ザルツカンマーグートの手作り陶器と湖の街グムンデン
見所いっぱいのオーストリアの夏の避暑地、湖水とアルプスに抱かれたザルツカンマーグート。数々の魅力ある街や風景をご紹介してきましたが、今日登場するのは陶器の街グムンデン(Gmunden)。
トラウン湖畔に位置するこの町は、グムンデン焼きと呼ばれる陶器の名産地。グムンデン焼きは緑と白の柄が印象的なオーストリアを代表する陶器で、アウガルテンなどの高級陶磁器と異なり、家庭や一般的なレストランで使用され、伝統的な温かみが感じられる、手作りの味が特徴です。
優しい風合いのグムンデン焼き
グムンデンには、そんな国民的人気を誇る陶器グムンデンの工房と直営店があり、それを目当てに訪れる人もたくさんいます。しかし、グムンデンには他にも様々な魅力があり、一日ゆっくり楽しむことができます。
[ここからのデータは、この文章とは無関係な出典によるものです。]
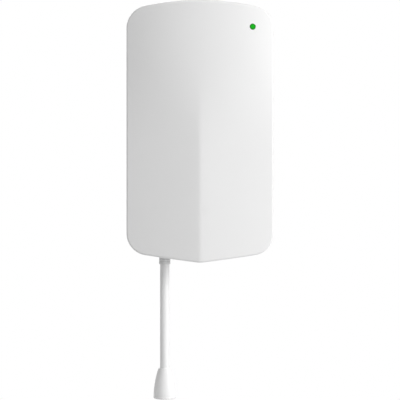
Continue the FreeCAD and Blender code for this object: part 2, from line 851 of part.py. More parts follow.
def pin_places():
    """The x of each contact pin."""
    return [cable_x - pin_spacing / 2, cable_x + pin_spacing / 2]


def make_probe_carrier():
    """Plug that fills the bell up to the cable's end and holds the pins."""
    foot = probe_top() - probe_height
    carrier = post(cable_x, parting_depth, carrier_diameter / 2, foot + carrier_recess,
                   probe_top() - probe_socket_depth)
    for x in pin_places():
        carrier = carrier.cut(post(x, parting_depth, pin_diameter / 2, foot, foot + pin_length))
    return carrier


def make_probe_pins():
    """The two contacts, whose ends are level with the bell's rim."""
    foot = probe_top() - probe_height
    pins = []
    for x in pin_places():
        pin = post(x, parting_depth, pin_diameter / 2, foot, foot + pin_length)
        pins.append(pin.makeFillet(pin_diameter / 5, edges_at_height(pin, foot)))
    return Part.makeCompound(pins)


link_top = bay_bottom + contact_sheet
left_foot = link_top + spring_height
right_top = link_top + cell_length

nodes = {
    "wall_plate": make_wall_plate(),
    "rear_cover": make_rear_cover(),
    "front_cover": make_front_cover(),
    "case_screws": make_case_screws(),
    "light_pipe": make_light_pipe(),
    "main_board": make_main_board(),
    "radio_module": make_radio_module(),
    "status_led": make_status_led(),
    "pair_switch": make_pair_switch(),
    "switch_plunger": make_switch_plunger(),
    "pair_button": make_pair_button(),
    "board_header": make_board_header(),
    "lead_plug": make_lead_plug(),
    "sensor_leads": make_sensor_leads(),
    "board_screws": make_board_screws(),
    "positive_contact": make_top_contact(-cell_x),
    "negative_contact": make_top_contact(cell_x),
    "link_contact": make_link_contact(),
    "negative_spring": make_spring(cell_x, right_top, False),
    "link_spring": make_spring(-cell_x, link_top, True),
    "cell_left": make_cell(-cell_x, left_foot, True),
    "cell_right": make_cell(cell_x, link_top, False),
    "cable_gland": make_cable_gland(),
    "cable": make_cable(),
    "probe_head": make_probe_head(),
    "probe_carrier": make_probe_carrier(),
    "probe_pins": make_probe_pins(),
}

os.makedirs("parts", exist_ok=True)
for name, shape in nodes.items():
    shape.exportStep("parts/" + name + ".step")
    print(name, "valid" if shape.isValid() else "NOT VALID", len(shape.Solids), round(shape.Volume, 2))
print("case", round(body_width, 3), "x", round(body_height, 3), "x", round(ridge_depth, 3))
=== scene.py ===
import math

import bmesh
import bpy
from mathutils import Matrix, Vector


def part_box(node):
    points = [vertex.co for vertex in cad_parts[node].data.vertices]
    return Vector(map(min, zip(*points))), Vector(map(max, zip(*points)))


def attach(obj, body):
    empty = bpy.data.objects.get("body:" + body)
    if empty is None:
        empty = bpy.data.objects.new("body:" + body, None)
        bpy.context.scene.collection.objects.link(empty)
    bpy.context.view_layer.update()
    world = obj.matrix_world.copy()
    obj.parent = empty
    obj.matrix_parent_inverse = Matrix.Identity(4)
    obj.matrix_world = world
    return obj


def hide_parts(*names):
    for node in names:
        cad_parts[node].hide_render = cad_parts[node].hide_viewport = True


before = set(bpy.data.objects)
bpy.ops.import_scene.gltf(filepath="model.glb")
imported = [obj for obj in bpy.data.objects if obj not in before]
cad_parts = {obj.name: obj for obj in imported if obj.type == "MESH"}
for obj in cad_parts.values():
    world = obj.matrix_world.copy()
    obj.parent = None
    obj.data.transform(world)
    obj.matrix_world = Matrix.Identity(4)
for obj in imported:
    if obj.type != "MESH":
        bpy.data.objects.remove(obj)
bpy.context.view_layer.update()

# Camera
# The photograph is taken from straight in front, about half a metre away, level with the
# lower quarter of the case, so the probe's foot curves and the front's fold is seen square.
MM = 0.001
photo_size = 400
camera_distance = 516.5 * MM
camera_height = -24.41 * MM
pixels_per_radian = 1392.0

bpy.ops.object.camera_add(location=(0, -camera_distance, camera_height), rotation=(math.pi / 2, 0, 0))
camera = bpy.context.object
camera.name = "photo_camera"
camera.data.sensor_width = 36
camera.data.lens = camera.data.sensor_width * pixels_per_radian / photo_size
camera.data.clip_start = 0.01
camera.data.clip_end = 20
bpy.context.scene.camera = camera

# Studio
# A white room: the backdrop is white to the eye and pale grey to the object, and a white
# floor under the sensor keeps its soft shadow. Most of the light comes from the right.
bpy.context.scene.view_settings.view_transform = "Standard"


def linear(hex_colour):
    """An sRGB hex colour as the linear colour, with alpha, that a shader takes."""
    channels = [int(hex_colour[i:i + 2], 16) / 255 for i in (0, 2, 4)]
    return [c / 12.92 if c <= 0.04045 else ((c + 0.055) / 1.055) ** 2.4 for c in channels] + [1.0]


def add(tree, kind, inputs=None, **settings):
    """Adds a node with its settings; an input is given a value, or a socket to link from."""
    node = tree.nodes.new(kind)
    for name, value in settings.items():
        setattr(node, name, value)
    for name, value in (inputs or {}).items():
        if isinstance(value, bpy.types.NodeSocket):
            tree.links.new(value, node.inputs[name])
        else:
            node.inputs[name].default_value = value
    return node


def new_material(name):
    """An empty node material and its tree."""
    material = bpy.data.materials.new(name)
    material.use_nodes = True
    material.node_tree.nodes.clear()
    return material, material.node_tree


world = bpy.data.worlds.new("white_room")
bpy.context.scene.world = world
world.use_nodes = True
tree = world.node_tree
tree.nodes.clear()
room_light = 0.24
path = add(tree, "ShaderNodeLightPath")
seen = add(tree, "ShaderNodeMath", {0: path.outputs["Is Camera Ray"], 1: path.outputs["Is Glossy Ray"]},
           operation="MAXIMUM")
seen = add(tree, "ShaderNodeMath", {0: seen.outputs[0], 1: path.outputs["Is Transmission Ray"]},
           operation="MAXIMUM")
lighting = add(tree, "ShaderNodeBackground", {"Color": linear("FFFFFF"), "Strength": room_light})
white = add(tree, "ShaderNodeBackground", {"Color": linear("FFFFFF"), "Strength": 1.0})
either = add(tree, "ShaderNodeMixShader", {0: seen.outputs[0], 1: lighting.outputs[0], 2: white.outputs[0]})
add(tree, "ShaderNodeOutputWorld", {"Surface": either.outputs[0]})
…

まずは、この町の象徴ともいえる美しい市庁舎。この市庁舎のファサードで時を奏でる鐘楼は、金属製ではなく陶製なんです。それも、作られたのは16世紀とのこと。澄んだカランと言う音色は、14世紀から陶器づくりが盛んなこの土地の歴史と誇りを感じさせます。
グムンデン市庁舎。陶器の鐘は真ん中一番上の窓のところ。
また、トラウン湖沿いのプロムナードを歩くと、美し遊覧船の姿が湖上を滑るのが見えます。その中でひときわ目を引くのが、「ギゼラ(Gisela)」と言う名の蒸気船。皇帝フランツ・ヨーゼフと美貌の皇妃エリザベートの娘の名前を取って名付けられたこの船は、世界最古の蒸気船の一つで、今でも現役のトラウン湖の遊覧船として活躍しています。
市街の小道を散策すると、いかにもザルツカンマーグートの町らしい景色に出くわします。小さな教会や、ふとした時に目に止まるお店の看板、町の広場の噴水などの小さな魅力を発見しつつ散歩してみるもの楽しいでしょう。
グムンデンの小道から、トラウン湖と山並みを切り取って。
また、このグムンデンの市街から少し離れたところにある、オルト城(Schloss Ort)もぜひ訪れてみたいところです。トラウン湖上にある小さな島に建てられたザルツカンマーグート最古のお城で、ヨハン・オルト公の居城であったことでも知られています。ここは有名なテレビシリーズの舞台にもなり、現在では人気の結婚式会場となっています。
このグムンデン市街からこのオルト城までは、遊覧船か観光用列車が便利です。観光用列車は、グムンデン焼きの緑と白のデザインを模り、片道15分ほどのゆっくりしたスピードでトラウン湖畔を走り、オルト城の橋のたもとで下ろしてくれます。
市庁舎前の広場からオルト城までを結ぶ、グムンデン陶器柄の観光用列車は、子供から大人まで人気。
遊覧船は、トラウン湖を一周するものから、市街とオルト城を往復する短距離のものまで種類が多く、滞在時間や目的に合わせて選ぶことができます。
色々な航路を便利に使い分けられる遊覧船
夏にザルツカンマーグートに滞在するなら、少し足を延ばしてかわいい陶器の街グムンデンを訪れてみてはいかがでしょう?